Le cœur de l'étage de descente et de croisière était constitué de quatre réservoirs sphériques reliés entre eux par des sections cylindriques. A chaque réservoir était fixé un pied doté d'un système d'amortissement. L'ensemble formait un carré de 4 mètres de côté. Ces réservoirs contenaient les ergols qui alimentaient un moteur-fusée unique, placé au centre du carré et utilisé à la fois pour les corrections de trajectoire durant le transit entre la Terre et la Lune, pour l'insertion en orbite lunaire et pour la descente sur le sol de la Lune. Le moteur KDTU-417, qui était un nouveau moteur développé pour la sonde par le bureau d'études Isayev, avait une poussée qui pouvait être modulée entre 7,4 et 18,8 Knewtons. Le rover, appelé Lunokhod, était amarré au sommet de l'étage : quatre rampes stockées en position repliées étaient fixées sur l'étage par paires, devant et derrière lui, de manière à lui permettre de descendre sur le sol. Les rampes utilisées dépendaient de la configuration de la zone d'atterrissage. Le Lunokhod était constitué d'une structure pressurisée en forme de marmite en alliage de magnésium qui contenait l'avionique, les batteries ainsi que l'électronique associée aux

instruments scientifiques. Cette structure était posée sur un châssis comportant huit roues de 51 cm de diamètre. Un couvercle concave, qui s'ouvrait et se fermait, était placé au sommet et servait de support aux cellules d'un panneau solaire. Les senseurs des instruments scientifiques, les caméras de télévision utilisées pour la navigation ainsi que les antennes de télécommunications étaient fixées sur le dessus et sur les côtés de la structure principale. L'ensemble était haut de 1,35 m, long de 1,7 m (2,22 m au niveau des roues) et large de 2,15 m au niveau du couvercle. Le rayon de braquage minimal était de 80 cm. L'engin pouvait franchir un obstacle haut de 40 cm ou large de 60 cm, grimper une pente de 20 % et manœuvrer sur une pente de 45 %. Des systèmes de sécurité interdisaient le déplacement sur une pente supérieure à cette limite. Lunokhod 1 pouvait atteindre la vitesse de 800 m par heure en marche avant ou arrière tandis que les opérateurs de Lunokhod 2 pouvaient choisir entre deux vitesses - 800 ou 2 000 m/h - dans les deux directions. L'énergie était fournie par des cellules solaires en silicium (arséniure de gallium pour Lunokhod 2) fixées sur la face interne du couvercle, fournissant 1 kW. La température de la partie pressurisée était maintenue dans une fourchette acceptable par circulation de l'air interne complétée par un circuit de régulation thermique ouvert à eau.
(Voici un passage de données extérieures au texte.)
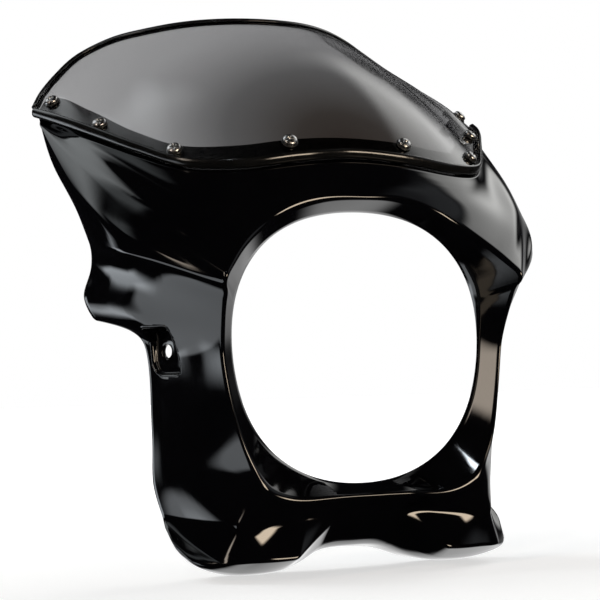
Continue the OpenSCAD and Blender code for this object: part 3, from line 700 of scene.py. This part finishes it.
def carried(name, row, side, profile, ends):
    """A closed profile [out of the edge, out of the face] carried along a row of the
    sheet's points, and drawn in past the row's two ends so that these are round."""
    path = both(sheet_half[:, row])
    out = both(sheet_out[:, row])
    heading = unit(np.gradient(path, axis=0))
    beyond = unit(np.cross(out, heading)) * side
    loops = path[:, None] + beyond[:, None] * profile[None, :, :1] + out[:, None] * profile[None, :, 1:]
    centre = profile.mean(axis=0)
    middle = path + beyond * centre[0] + out * centre[1]
    angles = np.radians([8, 25, 45, 65])
    first = [middle[0] + (loops[0] - middle[0]) * math.sin(a) - heading[0] * ends * math.cos(a)
             for a in angles]
    last = [middle[-1] + (loops[-1] - middle[-1]) * math.sin(a) + heading[-1] * ends * math.cos(a)
            for a in angles[::-1]]
    loops = np.concatenate([first, loops, last])
    columns, rows = loops.shape[:2]
    faces = [tuple(face) for face in loop_faces(columns, rows, False, True)]
    faces += [tuple(range(rows))[::-1], tuple((columns - 1) * rows + k for k in range(rows))]
    if side > 0:
        faces = [face[::-1] for face in faces]
    return mesh_object(name, loops.reshape(-1, 3), faces)


edge_profile = rounded([
    (-TRIM_LAP, FIT), (FIT, FIT), (FIT, BEHIND), (-TRIM_LAP, BEHIND),
    (-TRIM_LAP, BEHIND - TRIM_WALL), (FIT + 0.3 * TRIM_WALL, BEHIND - TRIM_WALL),
    (FIT + TRIM_WALL, BEHIND - 0.3 * TRIM_WALL), (FIT + TRIM_WALL, FIT + 0.3 * TRIM_WALL),
    (FIT + 0.3 * TRIM_WALL, FIT + TRIM_WALL), (-TRIM_LAP, FIT + TRIM_WALL)], 2)
bead_profile = rounded([
    (-BEAD_LAP, BEAD_BACK), (-BEAD_LAP, BEHIND), (FIT, BEHIND), (FIT, FIT), (-BEAD_LAP, FIT),
    (-BEAD_LAP, 0.45 * BEAD_FRONT), (-0.7 * BEAD_LAP, 0.82 * BEAD_FRONT),
    (-0.1 * BEAD_LAP, BEAD_FRONT), (0.4 * BEAD_FOOT, 0.85 * BEAD_FRONT),
    (0.8 * BEAD_FOOT, 0.4 * BEAD_FRONT), (BEAD_FOOT, -0.2 * BEAD_FRONT),
    (0.7 * BEAD_FOOT, -0.9 * SHEET), (0, BEAD_BACK)], 2)
top_trim = carried("screen_top_trim", sheet_half.shape[1] - 1, 1, edge_profile, 1.5)
bead = carried("screen_base_bead", 0, -1, bead_profile, 3.0)

rubber, tree, shader = material("trim_rubber", (0.012, 0.012, 0.012), 0.3, Specular_IOR_Level=0.5)
tree.links.new(ranged(tree, noise(tree, 300, 4), 0.12, 0.22), shader.inputs["Roughness"])
satin = tinted(tree, noise(tree, 40, 4), (0.004, 0.004, 0.004), (0.009, 0.009, 0.009))
tree.links.new(satin, shader.inputs["Base Color"])
bumped(tree, noise(tree, 900, 3), 0.03, 0.0001, shader)
for piece, node in ((top_trim, "screen_edge_trim"), (bead, "screen_base_trim")):
    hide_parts(node)
    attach(piece, "root")
    piece.data.materials.append(rubber)

# Screws
# Eight pan head screws of dark zinc plated steel with a cross recess, each driven through
# the windscreen into its nut. The thread is drawn as plain rings.
HEAD_R = 5.25
HEAD_H = 3.78
HEAD_EDGE = 1.2
SHANK_R = 2.5
THREAD_DEPTH = 0.28
THREAD_STEP = 0.4
WASHER_T = 1.0
NUT_R = 4.5
NUT_L = 9.0
TURNS = 40
BOX_FACES = [(0, 1, 5, 4), (1, 2, 6, 5), (2, 3, 7, 6), (3, 0, 4, 7), (3, 2, 1, 0), (4, 5, 6, 7)]


def loops_round(profile, seat):
    """The points of a profile [radius, height] turned round a seat's outward axis."""
    origin, x, y, out = seat
    turns = np.arange(TURNS) * 2 * np.pi / TURNS
    return [origin + x * r * math.cos(a) + y * r * math.sin(a) + out * h for r, h in profile for a in turns]


def turned(profile, seat):
    """A solid turned from a profile that starts and ends on the axis, where fans close it."""
    origin, out = seat[0], seat[3]
    tip, foot = (origin + out * profile[k][1] for k in (0, -1))
    points = [tip] + loops_round(profile[1:-1], seat) + [foot]
    end = len(points) - 1
    faces = [(0, 1 + (k + 1) % TURNS, 1 + k) for k in range(TURNS)]
    faces += [tuple(1 + face) for face in loop_faces(len(profile) - 2, TURNS, False, True)[:, ::-1]]
    faces += [(end, end - TURNS + k, end - TURNS + (k + 1) % TURNS) for k in range(TURNS)]
    return points, faces


head_low = FIT + WASHER_T
shank_l = head_low + flange + WALL + 0.7 * NUT_L
dome = [(HEAD_R * math.sin(a), head_low + HEAD_EDGE + (HEAD_H - HEAD_EDGE) * math.cos(a))
        for a in np.radians([18, 36, 54, 70, 82, 90])]
head = [(0, head_low + HEAD_H)] + dome + [(HEAD_R, head_low + 0.35), (HEAD_R - 0.35, head_low)]
thread = [(SHANK_R - THREAD_DEPTH * (k % 2), head_low - 4.5 - THREAD_STEP * k)
          for k in range(int((shank_l - 5) / THREAD_STEP))]
shank_end = head_low - shank_l
shank = [(SHANK_R, head_low)] + thread + [(2.2, shank_end + 0.3), (1.7, shank_end), (0, shank_end)]
screws = mesh_object("screen_screw_set", *joined([turned(head + shank, seat) for seat in seats]))
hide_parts("screen_screws")
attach(screws, "root")

# Each recess is two tapered boxes, crossed, and each screw stopped at a turn of its own.
recesses = []
for k, (origin, x, y, out) in enumerate(seats):
    turn = math.radians(20 + 37 * k)
    cross_x = x * math.cos(turn) + y * math.sin(turn)
    cross_y = y * math.cos(turn) - x * math.sin(turn)
    for a, b in ((2.7, 0.62), (0.62, 2.7)):
        corners = np.array([(-a, -b), (a, -b), (a, b), (-a, b)])
        points = [origin + cross_x * p[0] + cross_y * p[1] + out * (head_low + height)
                  for share, height in ((0.55, 1.5), (1.0, HEAD_H + 0.6)) for p in corners * share]
        recesses.append((points, BOX_FACES))
cut(screws, recesses[0::2], "recess_long")
cut(screws, recesses[1::2], "recess_wide")

steel, tree, shader = material("dark_zinc_steel", (0.16, 0.16, 0.165), 0.3, Metallic=1.0)
tree.links.new(ranged(tree, noise(tree, 500, 5), 0.2, 0.45), shader.inputs["Roughness"])
plating = tinted(tree, noise(tree, 250, 4), (0.3, 0.3, 0.31), (0.55, 0.54, 0.52))
tree.links.new(plating, shader.inputs["Base Color"])
bumped(tree, noise(tree, 700, 3), 0.08, 0.0002, shader)
screws.data.materials.clear()
screws.data.materials.append(steel)

# Washers
# Eight flat washers of black nylon, punched with soft edges, one under each screw's head.
WASHER_R = 6.0


def ring(profile, seat):
    """A closed profile [radius, height] turned round a seat's outward axis."""
    return loops_round(profile, seat), loop_faces(len(profile), TURNS, True, True)[:, ::-1]


washer_profile = [(WASHER_R - 0.15, FIT), (WASHER_R, FIT + 0.2), (WASHER_R, FIT + 0.6),
                  (WASHER_R - 0.1, FIT + 0.85), (WASHER_R - 0.4, FIT + WASHER_T),
                  (SCREW_HOLE_R, FIT + WASHER_T), (SCREW_HOLE_R, FIT)]
washers = mesh_object("screen_washer_set", *joined([ring(washer_profile, seat) for seat in seats]))
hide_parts("screen_washers")
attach(washers, "root")

nylon, tree, shader = material("black_nylon", (0.02, 0.02, 0.02), 0.4)
tree.links.new(ranged(tree, noise(tree, 400, 4), 0.3, 0.5), shader.inputs["Roughness"])
matt = tinted(tree, noise(tree, 120, 3), (0.012, 0.012, 0.012), (0.03, 0.03, 0.03))
tree.links.new(matt, shader.inputs["Base Color"])
washers.data.materials.append(nylon)

# Nuts
# Eight rubber well nuts. Each has a lip between the windscreen and the flange, and a
# barrel that stands behind the flange and swells a little as the screw draws it up.
NUT_BORE_R = 2.65
LIP_R = 6.0
SWELL = 0.35
lip_low = BEHIND - (SHEET_GAP - 2 * FIT)
nut_end = lip_low - FIT - WALL - NUT_L
nut_profile = [(NUT_BORE_R, BEHIND), (LIP_R - 0.3, BEHIND), (LIP_R, BEHIND - 0.3), (LIP_R, lip_low + 0.2),
               (LIP_R - 0.2, lip_low), (NUT_R, lip_low), (NUT_R, lip_low - 5), (NUT_R + SWELL, lip_low - 7),
               (NUT_R + SWELL, nut_end + 2.5), (NUT_R, nut_end + 0.5), (NUT_R - 0.5, nut_end),
               (NUT_BORE_R, nut_end)]
nuts = mesh_object("screen_nut_set", *joined([ring(nut_profile, seat) for seat in seats]))
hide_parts("screen_nuts")
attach(nuts, "root")
nuts.data.materials.append(rubber)

# Studio
# A pale floor under the fairing and white air for the camera. For every other ray the
# room is dark with soft boxes in it, which the black shell mirrors.
FLOOR_Z = -163
FLOOR_HALF = 9000
corners = [(x * FLOOR_HALF, y * FLOOR_HALF, FLOOR_Z) for x, y in ((-1, -1), (1, -1), (1, 1), (-1, 1))]
floor = mesh_object("floor", corners, [(0, 1, 2, 3)], smooth=False)
pale = bpy.data.materials.new("pale_floor")
pale.use_nodes = True
tree = pale.node_tree
tree.nodes.clear()
surface = tree.nodes.new("ShaderNodeOutputMaterial")
diffuse = tree.nodes.new("ShaderNodeBsdfDiffuse")
diffuse.inputs["Color"].default_value = (0.9, 0.9, 0.9, 1)
path = tree.nodes.new("ShaderNodeLightPath")
glow = tree.nodes.new("ShaderNodeEmission")
glow.inputs["Color"].default_value = (1, 1, 1, 1)
where = tree.nodes.new("ShaderNodeTexCoord")
reach = tree.nodes.new("ShaderNodeVectorMath")
reach.operation = "LENGTH"
far = tree.nodes.new("ShaderNodeMapRange")
far.inputs["From Min"].default_value = 0.2
far.inputs["From Max"].default_value = 1.2
far.inputs["To Min"].default_value = 0.62
far.inputs["To Max"].default_value = 1.0
seen = tree.nodes.new("ShaderNodeMath")
seen.operation = "MULTIPLY"
add = tree.nodes.new("ShaderNodeAddShader")
tree.links.new(where.outputs["Object"], reach.inputs[0])
tree.links.new(reach.outputs["Value"], far.inputs["Value"])
tree.links.new(path.outputs["Is Camera Ray"], seen.inputs[0])
tree.links.new(far.outputs["Result"], seen.inputs[1])
tree.links.new(seen.outputs["Value"], glow.inputs["Strength"])
tree.links.new(diffuse.outputs["BSDF"], add.inputs[0])
tree.links.new(glow.outputs["Emission"], add.inputs[1])
tree.links.new(add.outputs["Shader"], surface.inputs["Surface"])
floor.data.materials.append(pale)
floor.visible_glossy = False
floor.visible_transmission = False

world = bpy.data.worlds.new("studio_air")
scene.world = world
world.use_nodes = True
tree = world.node_tree
tree.nodes.clear()
surface = tree.nodes.new("ShaderNodeOutputWorld")
path = tree.nodes.new("ShaderNodeLightPath")
white = tree.nodes.new("ShaderNodeBackground")
white.inputs["Color"].default_value = (1, 1, 1, 1)
room = tree.nodes.new("ShaderNodeBackground")
mix = tree.nodes.new("ShaderNodeMixShader")


def maths(operation, a, b=None):
    """A maths node in the world's tree; a and b are numbers or sockets."""
    node = tree.nodes.new("ShaderNodeMath")
    node.operation = operation
    for k, value in enumerate((a, b)):
        if isinstance(value, (int, float)):
            node.inputs[k].default_value = value
        elif value is not None:
            tree.links.new(value, node.inputs[k])
    return node.outputs[0]


def window(angle, middle, half, edge):
    """1 within half of the middle, then easing to 0 over a soft edge, in degrees."""
    off = maths("ABSOLUTE", maths("SUBTRACT", angle, math.radians(middle)))
    node = tree.nodes.new("ShaderNodeMapRange")
    node.interpolation_type = "SMOOTHSTEP"
    node.inputs["From Min"].default_value = math.radians(max(half - edge / 2, 0))
    node.inputs["From Max"].default_value = math.radians(half + edge / 2)
    node.inputs["To Min"].default_value = 1
    node.inputs["To Max"].default_value = 0
    tree.links.new(off, node.inputs["Value"])
    return node.outputs["Result"]


# Each soft box has its azimuth in degrees (0 behind the fairing, 90 on the +X side), half
# width, soft edge, elevation, half height, soft edge, strength and colour.
BOXES = [
    (28, 22, 14, -30, 22, 14, 1.3, (1, 1, 1)),
    (40, 14, 14, 0, 10, 12, 0.35, (1, 1, 1)),
    (72, 27, 14, 37, 15, 14, 2.0, (1, 1, 0.98)),
    (118, 14, 16, 25, 20, 18, 0.3, (0.9, 0.95, 1)),
    (-41, 20, 14, 46, 20, 16, 2.1, (0.93, 0.98, 1)),
    (-74, 13, 12, 50, 8, 10, 0.7, (0.9, 0.97, 1)),
    (-51, 10, 8, -13, 12, 8, 3.6, (0.88, 0.94, 1)),
    (-73, 16, 6, -29, 12, 5, 1.9, (0.9, 0.95, 1)),
    (-109, 4, 5, 20, 17, 12, 7, (1, 0.86, 0.72)),
    (163, 14, 6, -2, 9, 5, 15, (1, 0.82, 0.62)),
    (-141, 1.6, 1.5, 47, 1.6, 1.5, 36, (0.85, 0.93, 1)),
]
DARK = (0.006, 0.006, 0.007)
direction = tree.nodes.new("ShaderNodeTexCoord")
split = tree.nodes.new("ShaderNodeSeparateXYZ")
tree.links.new(direction.outputs["Generated"], split.inputs[0])
bearing = maths("ARCTAN2", split.outputs["X"], split.outputs["Y"])
height = maths("ARCSINE", split.outputs["Z"])
total = None
for azimuth, half_w, edge_w, elevation, half_h, edge_h, strength, colour in BOXES:
    shape = maths("MULTIPLY", window(bearing, azimuth, half_w, edge_w),
                  window(height, elevation, half_h, edge_h))
    box = tree.nodes.new("ShaderNodeVectorMath")
    box.operation = "SCALE"
    box.inputs[0].default_value = colour
    tree.links.new(maths("MULTIPLY", shape, strength), box.inputs["Scale"])
    summed = tree.nodes.new("ShaderNodeVectorMath")
    summed.operation = "ADD"
    summed.inputs[1].default_value = DARK
    tree.links.new(box.outputs["Vector"], summed.inputs[0])
    if total is not None:
        tree.links.new(total, summed.inputs[1])
    total = summed.outputs["Vector"]
tree.links.new(total, room.inputs["Color"])
tree.links.new(maths("MAXIMUM", path.outputs["Is Camera Ray"], path.outputs["Is Transmission Ray"]),
               mix.inputs["Fac"])
tree.links.new(room.outputs["Background"], mix.inputs[1])
tree.links.new(white.outputs["Background"], mix.inputs[2])
tree.links.new(mix.outputs["Shader"], surface.inputs["Surface"])
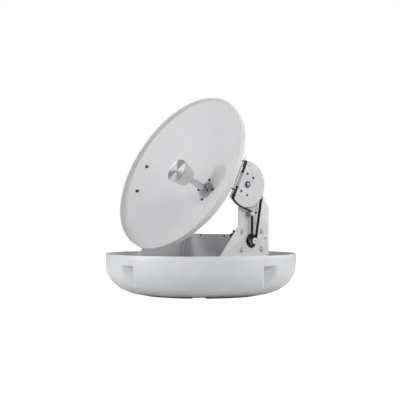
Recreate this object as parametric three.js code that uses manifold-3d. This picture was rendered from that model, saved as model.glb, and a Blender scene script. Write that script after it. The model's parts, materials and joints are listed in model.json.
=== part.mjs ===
// A stabilised marine satellite dish antenna on its turntable, in the lower half of its radome.
// Millimetres, +Z up. The origin is the centre of the foot ring's underside. +X is the elevation
// axis, towards the belt drive, and at rest the dish faces -Y.
import * as THREE from 'three';
import { mergeVertices } from 'three/addons/utils/BufferGeometryUtils.js';
import Module from 'manifold-3d';

const wasm = await Module();
wasm.setup();

// ---- Driving dimensions ----
const GAP = 0.3; // between pieces that touch

const RADOME = {
  radius: 250, wall: 3, rimHeight: 107.8, wallFoot: 78, footRadius: 154, footInner: 138,
  footHeight: 3, recessHeight: 18, yaw: 3, notchWidth: 34,
};
const POCKET = { apex: 226, ceiling: 82, floor: 16, bore: 2.4 };

const POST = { radius: 14, bore: 6, top: 66 };
const PULLEY = { radius: 60, bottom: 28, top: 36 };
const PINION = { radius: 10, x: -86, y: 22 };
const AZIMUTH_BELT = { thickness: 1.6, width: 6 };
const HUB = { inner: 20, outer: 26, flange: 42 };
const DECK = { bottom: 50, top: 53, front: -100, rear: 86, flangeTop: 74 };

const PIVOT_HEIGHT = 283.2;
const REST_ELEVATION = 26.1; // degrees, of the dish axis above the horizon
const ARM = {
  outer: 167.3, thickness: 3, rear: 86.5, front: -16.8, bottom: 50, chamferFoot: 228.5,
  chamferY: 40, chamferZ: 290.5, cornerZ: 181.5, toeY: -102, toeZ: 76,
};
const PANEL = { top: 156.8, flange: 18, depth: 3 };
const MOTOR = { y: 25.6, z: 142.5, half: 27, length: 35, tailHalf: 19, tailLength: 18.6, chamfer: 4 };
const MOTOR_PLATE = { halfY: 40, halfZ: 30, thickness: 3, bore: 20, armHole: 18.3 };
const MOTOR_BOLT = { y: 33.8, z: 22.6, slotRadius: 2.8, slotHalf: 3.8 };

const SECTOR = { inner: 172, outer: 180.4, radius: 59.06, flat: 24 };
const BELT = { plane: 175.65, width: 7.1, thickness: 2, radius: 57.3 };
const DRIVE_RADIUS = 6.2;
const IDLER = { y: 12.2, z: 209.8, radius: 6.5, link: 3.7, linkY: 12, linkZ: 3.4 };
const BRACKET = { inner: 169, thickness: 2.7, hub: 54, low: -51, high: 53, flangeSlope: 0.724 };
const PIVOT_RADIUS = 5;

const DISH = { rim: 219.7, vertex: -22.3, focal: 122.6, lip: 13, wall: 2.5, bore: 13 };
const DISH_BOLT = { u: 192, v: 38 };
const FEED = { tube: 8.5, cone: 31.5, neck: 26, coneLength: 38, face: 91.5, disc: 3 };
const HUB_SCREW_RADIUS = 29;
const COLLAR = { bore: 9.1, base: 22, baseHeight: 3.4, clamp: 14, height: 11 };
const LNB = { front: -40, back: -74, radius: 25 };
const SKEW = { gear: 30, pinion: 7, front: -31, back: -36 };

// ---- Materials ----
const finish = (color, roughness, metalness) =>
  new THREE.MeshStandardMaterial({ color, roughness, metalness });
const MATERIAL = {
  radome: () => finish(0xe6e7e9, 0.45, 0.0),
  whitePaint: () => finish(0xdcdddf, 0.5, 0.1),
  greyPaint: () => finish(0xa4a6aa, 0.55, 0.1),
  aluminium: () => finish(0xc4c6ca, 0.35, 0.9),
  steel: () => finish(0xb4b6ba, 0.25, 1.0),
  blackSteel: () => finish(0x26262a, 0.4, 0.7),
  brass: () => finish(0xb89a55, 0.35, 0.9),
  rubber: () => finish(0x141416, 0.75, 0.0),
  blackPlastic: () => finish(0x1c1c1f, 0.5, 0.0),
  whitePlastic: () => finish(0xe2e2e0, 0.45, 0.0),
  greyPlastic: () => finish(0x8f9196, 0.5, 0.0),
  board: () => finish(0x1f4a33, 0.5, 0.0),
};

// ---- Geometry helpers ----
const radians = THREE.MathUtils.degToRad;
const X_AXIS = new THREE.Vector3(1, 0, 0);
const Y_AXIS = new THREE.Vector3(0, 1, 0);
const Z_AXIS = new THREE.Vector3(0, 0, 1);

// Turns a shape whose depth runs along +Z so that it runs along +X, its x along +Y and its y along +Z.
function alongX(geometry) {
  return geometry.applyMatrix4(new THREE.Matrix4().makeBasis(Y_AXIS, Z_AXIS, X_AXIS));
}

// Turns the same shape so that its depth runs along -Y, its x along +X and its y along +Z.
function alongY(geometry) {
  return geometry.rotateX(Math.PI / 2);
}

function block(x0, x1, y0, y1, z0, z1) {
  const box = new THREE.BoxGeometry(x1 - x0, y1 - y0, z1 - z0);
  return box.translate((x0 + x1) / 2, (y0 + y1) / 2, (z0 + z1) / 2);
}

function rod(radius, z0, z1, segments = 16) {
  const cylinder = new THREE.CylinderGeometry(radius, radius, z1 - z0, segments);
  return cylinder.rotateX(Math.PI / 2).translate(0, 0, (z0 + z1) / 2);
}

// A solid of revolution about Z from a closed [radius, height] profile.
function turned(profile, segments = 20) {
  const points = profile.map(([r, z]) => new THREE.Vector2(r, z));
  if (THREE.ShapeUtils.area(points) < 0) points.reverse();
  points.push(points[0].clone());
  return new THREE.LatheGeometry(points, segments).rotateX(Math.PI / 2);
}

function ring(inner, outer, z0, z1, segments = 20) {
  return turned([[inner, z0], [outer, z0], [outer, z1], [inner, z1]], segments);
}

function outline(points) {
  return new THREE.Shape(points.map(([x, y]) => new THREE.Vector2(x, y)));
}

function slab(shape, z0, z1, curveSegments = 6) {
  const settings = { depth: z1 - z0, bevelEnabled: false, curveSegments };
  return new THREE.ExtrudeGeometry(shape, settings).translate(0, 0, z0);
}

function roundHole(shape, x, y, radius) {
  const hole = new THREE.Path();
  hole.absarc(x, y, radius, 0, 2 * Math.PI, true);
  shape.holes.push(hole);
}

function chamferedSquare(half, chamfer) {
  const short = half - chamfer;
  return outline([[half, -short], [half, short], [short, half], [-short, half], [-half, short],
    [-half, -short], [-short, -half], [short, -half]]);
}

function slotHole(shape, x, y, radius, halfLength) {
  const hole = new THREE.Path();
  hole.absarc(x, y + halfLength, radius, 0, Math.PI, false);
  hole.absarc(x, y - halfLength, radius, Math.PI, 2 * Math.PI, false);
  shape.holes.push(hole);
}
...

Des radiateurs étaient situés sur la partie supérieure de la structure pressurisée qui était recouverte durant la longue nuit lunaire par le couvercle en position repliée. Pour les télécommunications, le véhicule disposait d'une antenne orientable et d'une antenne omnidirectionnelle. Pour le diriger, une équipe de cinq opérateurs sur Terre utilisait les images fournies par les caméras de télévision pour envoyer des commandes. L'aller-retour du signal entre la Lune et la Terre prenait environ 5 secondes. Les caméras panoramiques étaient montées de chaque côté pour fournir une image panoramique sur 180° d'avant en arrière et l'autre une image panoramique sur 180° du sol au ciel.